Scattering amplitudes are a vital tool in the physicist’s toolbelt for understanding the behaviour and interactions of subatomic particles. They show the probability of certain outcomes as particles collide and interact, and define the “S-matrix” of an interaction: the probability of a particle scattering from one state to another.

Scattering amplitudes are usually calculated using Feynman diagrams – simple and intuitive charts that map particle collisions. However, Feynman diagrams quickly become unwieldy when trying to understand many particle interactions at once.

The Cachazo-He-Yuan (CHY) formalism provides a novel, wildly successful alternative to Feynman diagrams. It is ultimately mathematically equivalent, providing the same ability to compute scattering amplitudes, but achieves this through an entirely different method.

Perimeter faculty member Freddy Cachazo, Perimeter postdoctoral researcher Song He, and Perimeter graduate student Ellis Ye Yuan developed the CHY formalism in 2014. Their work gave rise to a novel formulation of the S-matrix of various different theories and their associated particles, such as general relativity (gravitons), Yang-Mills theory (gluons), the non-linear sigma model (pions), and the Dirac-Born-Infeld model of electrodynamics (DBI photons).

The CHY formalism turns some difficult proofs of properties of amplitudes into simple, linear algebra exercises. Some such properties include The “Kawai-Lewellen-Tye (KLT)” relations and the “Bern-Carrasco-Johansson (BCJ)” double copy relations.
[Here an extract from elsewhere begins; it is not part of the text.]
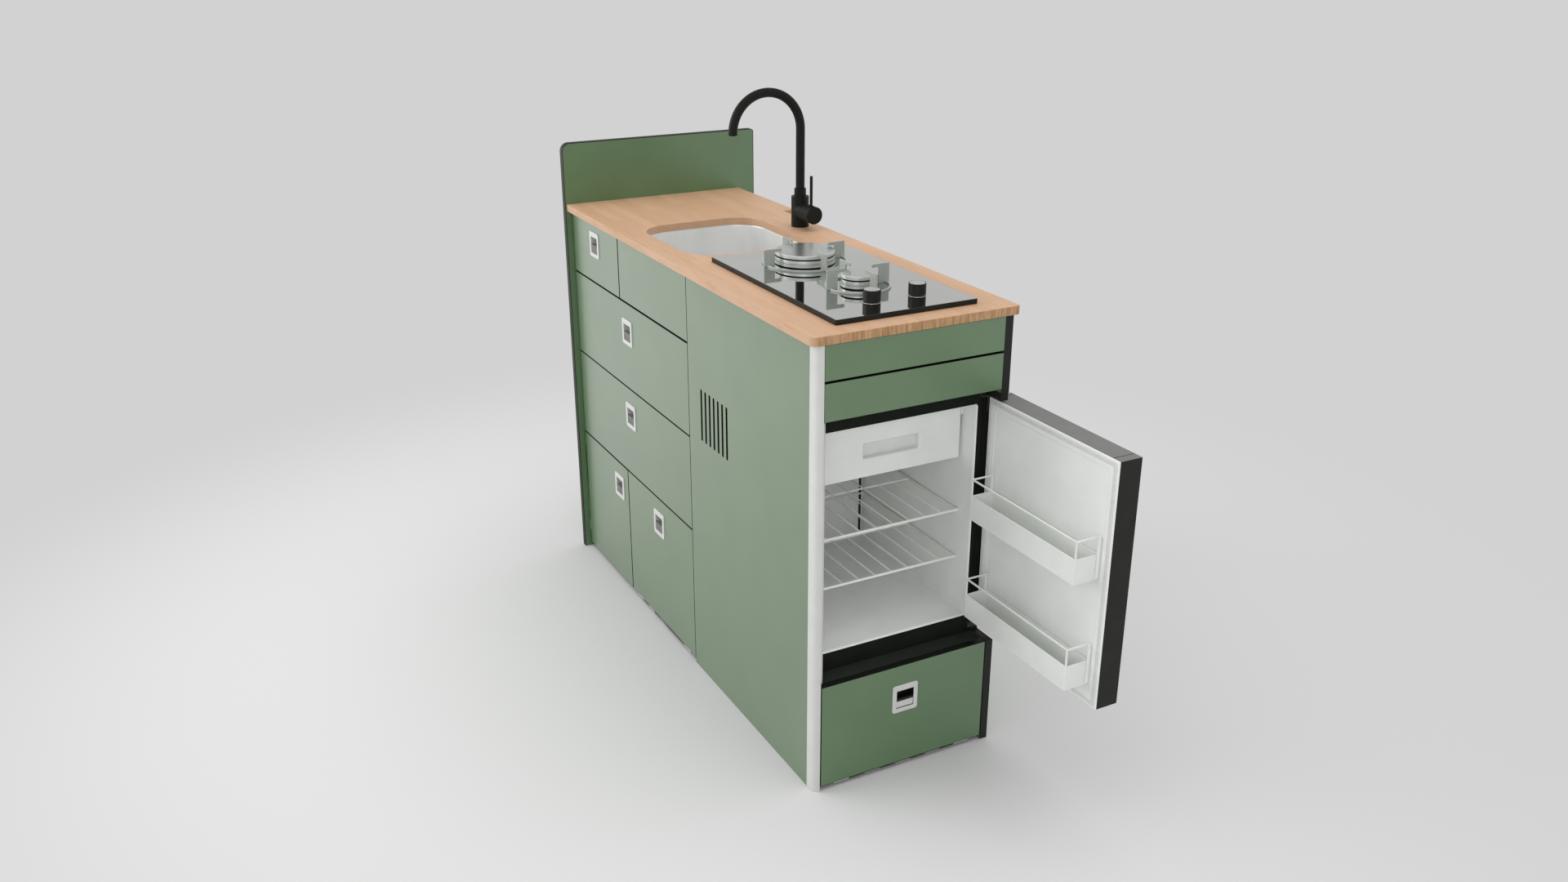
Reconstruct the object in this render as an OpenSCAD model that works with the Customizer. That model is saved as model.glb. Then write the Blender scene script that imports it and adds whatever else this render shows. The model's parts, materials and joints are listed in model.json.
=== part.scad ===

KLT expresses graviton amplitudes as a sum over products of pairs of gluon amplitudes. In fact, new KLT-like relations have been found using the CHY formulation. For example, Galileon amplitudes – Galileons are theorized scalar fields that modify gravity locally – can be expressed as a sum over products of pairs of pion amplitudes.

The CHY paper sparked a large amount of productive new research, taking the field in surprising new directions. It has had ramifications for the Standard Model of Particle Physics, as well as purely mathematical research related to cluster algebras and tropical geometry – and brought into being new results that were considered out of reach in the very recent past.